HUMANIDADE E DOÇURA

Filio-me à vertente de que a possessão amorosa é um espécime do egocentrismo, manifestando-se através do egoísmo e das frustrações, o qual produz atos deploráveis e por vezes até agressivos entre os enamorados. Por esta razão, o estudo dedicado e a pesquisa sobre a poética e o lirismo me permitem chegar à conclusão que o poema tem de ser um exemplar pejado de confraternidade – que é o exercício espiritual de amar o semelhante – mesmo que o desejo (e as setas de cupido) leve-nos ao amor com a libido em alta dose e torne confuso este entendimento para se chegar a uma conduta coerente.
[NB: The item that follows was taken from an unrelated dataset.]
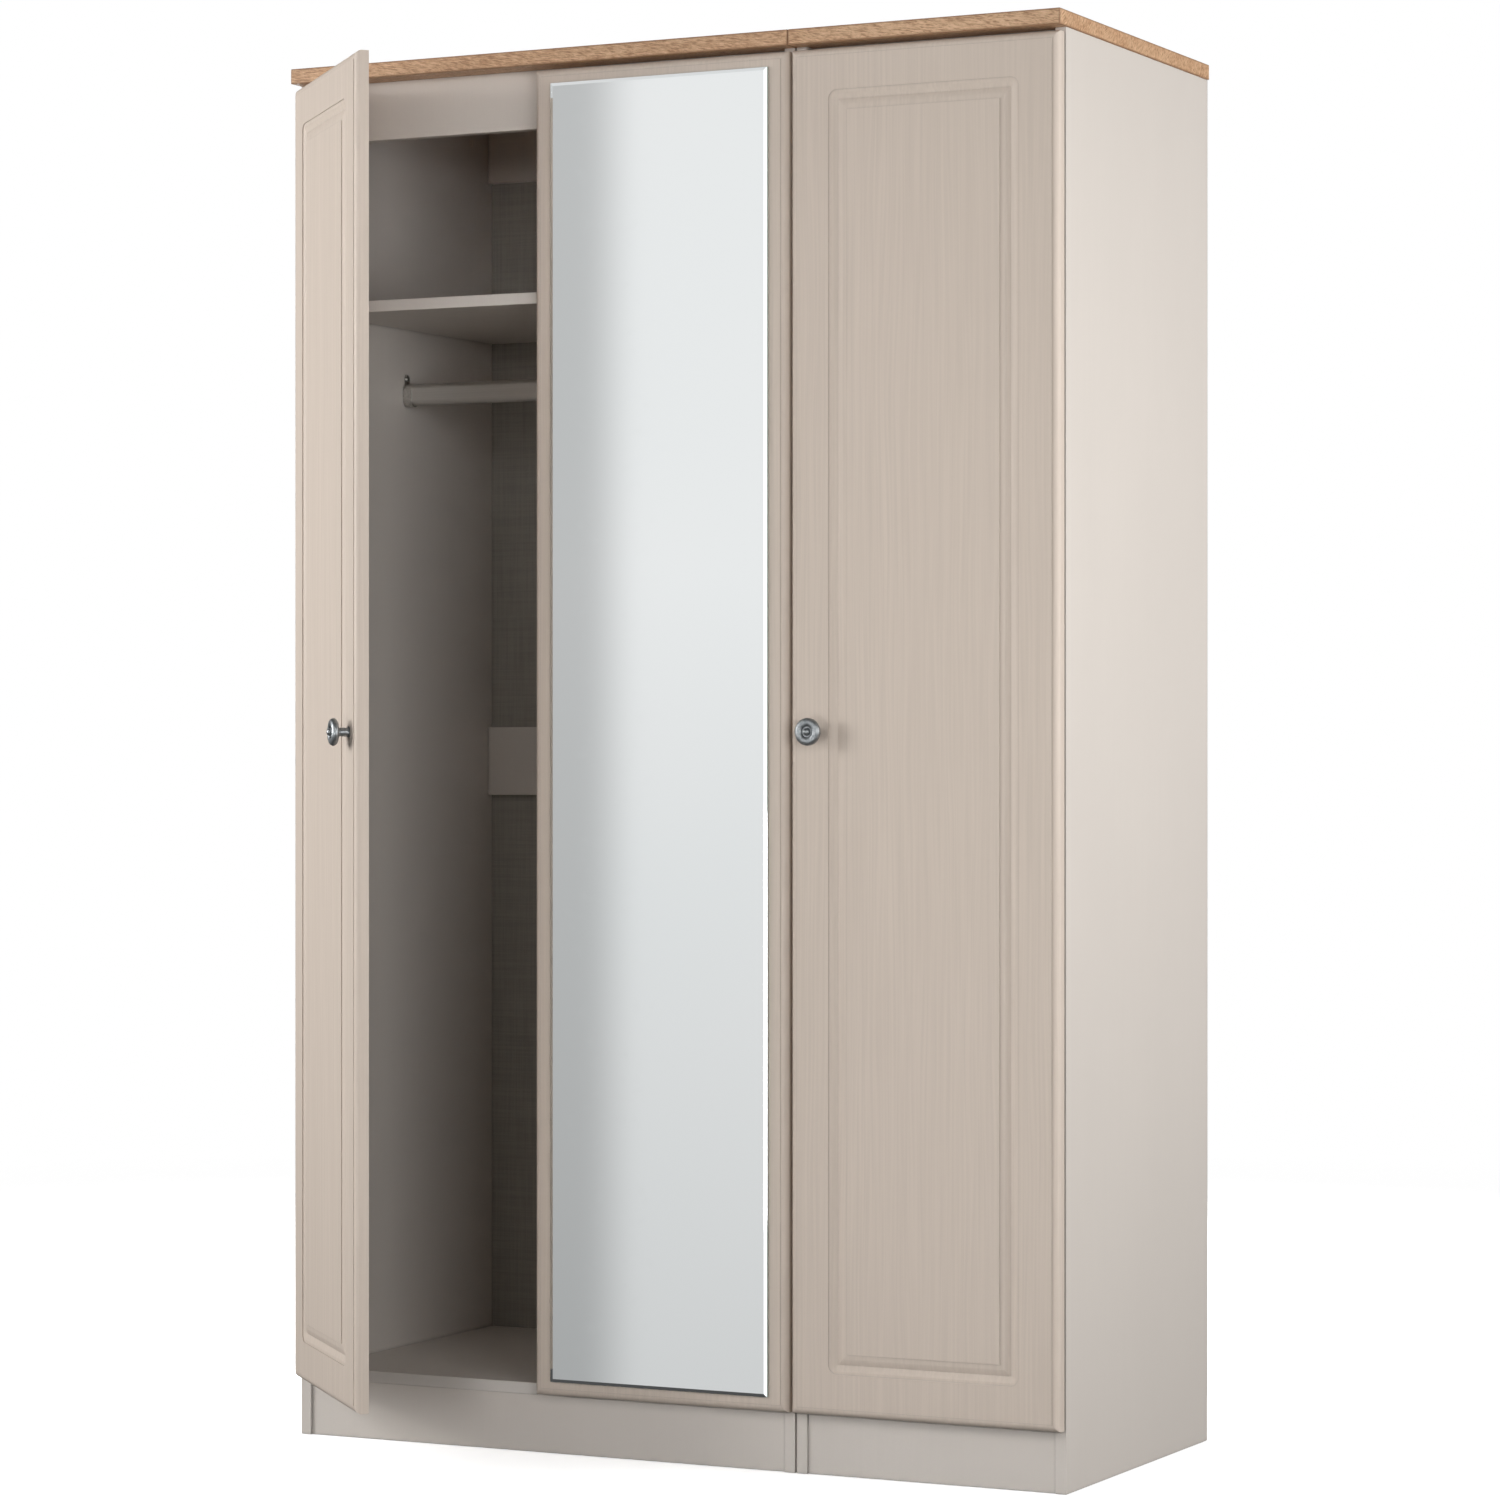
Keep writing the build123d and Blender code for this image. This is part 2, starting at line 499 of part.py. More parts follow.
def hinges(door, x_outer, hand, side_node):
    """Three hinges of one door, with their screws."""
    cup, pin, arm, plate = hinge_cup(), hinge_pin(), hinge_arm(), hinge_plate()
    bore = cup_block(FIT_CLEARANCE, 0, DOOR_GAP + CUP_DEPTH + 0.1)
    inward = X * hand
    for z in (DOOR_BOTTOM + HINGE_END_DISTANCE, DOOR_MIDDLE, DOOR_TOP - HINGE_END_DISTANCE):
        add(f"{door}_hinge_cups", at_hinge(cup, x_outer, hand, z))
        add(f"{door}_hinge_pins", at_hinge(pin, x_outer, hand, z))
        add("hinge_arms", at_hinge(arm, x_outer, hand, z))
        add("hinge_plates", at_hinge(plate, x_outer, hand, z))
        cut(f"{door}_door_panel", at_hinge(bore, x_outer, hand, z))
        for dz in (-22.5, 22.5):
            cup_screw = Vector(x_outer + hand * CUP_X, -DOOR_GAP + FLANGE, z + dz)
            wood_screw(f"{door}_cup_screws", cup_screw, -Y, 11.5,
                       (f"{door}_hinge_cups", f"{door}_door_panel"), head_radius=3.0)
        for dz in (-16.0, 16.0):
            plate_x = x_outer + hand * (BOARD + PLATE_THICKNESS)
            wood_screw("plate_screws", Vector(plate_x, PLATE_SCREW_Y, z + dz), -inward, 13.0,
                       ("hinge_plates", side_node))
        arm_x = x_outer + hand * (ARM_X + ARM_THICKNESS)
        wood_screw("arm_screws", Vector(arm_x, 50.0, z), -inward, 5.0, ("hinge_arms", "hinge_plates"))


# ---------------------------------------------------------------- whole doors
def door(name, x_outer, hand, width, grooved):
    """A door slab hung on a carcass side; hand is +1 for left-hung, -1 for right-hung."""
    side_node = {"left": "double_left_side", "mirror": "double_right_side",
                 "right": "single_right_side"}[name]
    x0 = x_outer + DOOR_INSET if hand > 0 else x_outer - DOOR_INSET - width
    place = Pos(x0, DOOR_FRONT, DOOR_BOTTOM)
    add(f"{name}_door_panel", place * door_slab(width, grooved))
    hinges(name, x_outer, hand, side_node)
    if grooved:
        knob_x = x0 + width - KNOB_INSET if hand > 0 else x0 + KNOB_INSET
        tip = 8.0
        at = Vector(knob_x, DOOR_FRONT, DOOR_MIDDLE)
        add(f"{name}_knob", Pos(*at) * knob())
        wood_screw(f"{name}_knob_screw", at + Y * DOOR_THICKNESS, -Y, DOOR_THICKNESS + tip,
                   (f"{name}_door_panel", f"{name}_knob"), head_radius=4.5)
    else:
        add(f"{name}_glass", place * mirror_glass(width))
        add(f"{name}_pads", *[place * pad for pad in mirror_pads(width)])


def swing_open(solids, x_outer, angle):
    """Turn the left door's pieces about its hinge pins."""
    pin = Pos(x_outer + PIN_X, PIN_Y, 0)
    turn = pin * Rot(0, 0, -angle) * pin.inverse()
    return [turn * solid for solid in solids]


# ---------------------------------------------------------------- assembly
for unit, (left, right) in UNITS.items():
    carcass(unit, left, right)
    hanging_rail(unit, left + BOARD, right - BOARD)
top_board("double", DOUBLE_LEFT - TOP_SIDE_OVERHANG, TOP_JOINT - 0.15)
top_board("single", TOP_JOINT + 0.15, SINGLE_RIGHT + TOP_SIDE_OVERHANG)
unit_connectors()
door("left", DOUBLE_LEFT, 1, DOUBLE_DOOR_WIDTH, grooved=True)
door("mirror", DOUBLE_RIGHT, -1, DOUBLE_DOOR_WIDTH, grooved=False)
door("right", SINGLE_RIGHT, -1, SINGLE_DOOR_WIDTH, grooved=True)

for node, tools in cuts.items():
    parts[node] = [solid - tools for solid in parts[node]]

LEFT_DOOR_NODES = ("left_door_panel", "left_knob", "left_knob_screw", "left_hinge_cups",
                   "left_hinge_pins", "left_cup_screws")
for node in LEFT_DOOR_NODES:
    parts[node] = swing_open(parts[node], DOUBLE_LEFT, LEFT_DOOR_OPEN)

to_origin = Pos(0, -PLINTH_SETBACK - BOARD / 2, 0)
os.makedirs("parts", exist_ok=True)
for node, solids in parts.items():
    placed = [to_origin * solid for solid in solids]
    shape = placed[0] if len(placed) == 1 else Compound(children=placed)
    export_step(shape, f"parts/{node}.step")
print(len(parts), "nodes")
for name, x in (("left", DOUBLE_LEFT + PIN_X), ("mirror", DOUBLE_RIGHT - PIN_X),
                ("right", SINGLE_RIGHT - PIN_X)):
    print(name, "door's pin axis at x, y:", x, PIN_Y - PLINTH_SETBACK - BOARD / 2)
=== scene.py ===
import json
import math

import bpy
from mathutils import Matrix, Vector


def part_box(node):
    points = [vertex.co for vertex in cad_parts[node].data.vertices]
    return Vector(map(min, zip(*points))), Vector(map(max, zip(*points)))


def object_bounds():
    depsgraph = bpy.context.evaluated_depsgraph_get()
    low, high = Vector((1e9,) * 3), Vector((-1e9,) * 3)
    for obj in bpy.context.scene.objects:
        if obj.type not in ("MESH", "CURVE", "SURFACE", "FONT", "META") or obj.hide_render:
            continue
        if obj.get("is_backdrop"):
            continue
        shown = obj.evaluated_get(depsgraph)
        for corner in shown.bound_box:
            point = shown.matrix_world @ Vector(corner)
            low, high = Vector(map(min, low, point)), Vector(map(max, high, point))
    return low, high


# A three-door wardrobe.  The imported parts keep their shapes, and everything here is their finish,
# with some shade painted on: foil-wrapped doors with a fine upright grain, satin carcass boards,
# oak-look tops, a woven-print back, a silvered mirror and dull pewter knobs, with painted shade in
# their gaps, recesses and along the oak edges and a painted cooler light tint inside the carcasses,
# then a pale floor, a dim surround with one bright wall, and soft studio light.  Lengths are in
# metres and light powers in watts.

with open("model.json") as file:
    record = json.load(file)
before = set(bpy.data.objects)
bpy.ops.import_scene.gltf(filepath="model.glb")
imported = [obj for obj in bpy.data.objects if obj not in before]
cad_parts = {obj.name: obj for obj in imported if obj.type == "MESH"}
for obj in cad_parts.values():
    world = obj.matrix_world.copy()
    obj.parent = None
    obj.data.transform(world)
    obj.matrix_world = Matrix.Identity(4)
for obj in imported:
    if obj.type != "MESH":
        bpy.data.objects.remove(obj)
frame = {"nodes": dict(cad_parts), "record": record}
cad_low, cad_high = (Vector(corner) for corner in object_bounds())
nodes = frame["nodes"]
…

E é esta confraternidade que vivifica e dimensiona a relação humana de convivência. A poesia é a sua voz altissonante, naturalmente codificada e prenhe de humanidades, como temos exemplarmente no jovem poeta Castro Alves (que morre aos 24 anos), tanto na chamada "lira antiescravagista" como em sua poética do “eu e tu”, que retrata os inocentes e pueris jogos do amar, segundo os costumes de meados do século XIX. A poética, em seu invólucro formal – sua indumentária de apresentação pública – nunca é tátil, palpável, porque palavra alojada nas nuvens, no etéreo. Todavia, é o mais alto convite ao exercício do amar como proposta sensitiva. Boca sequiosa que exprime e expõe o coração da máquina de dizer o viver com a doçura e os zelosos cuidados urdidos pela condição humana, quando pretende a felicidade como bem de ocasião. Esta donzela esquiva que não permite apossamentos perenes...

– Do livro O CAPITAL DAS HORAS, 2014.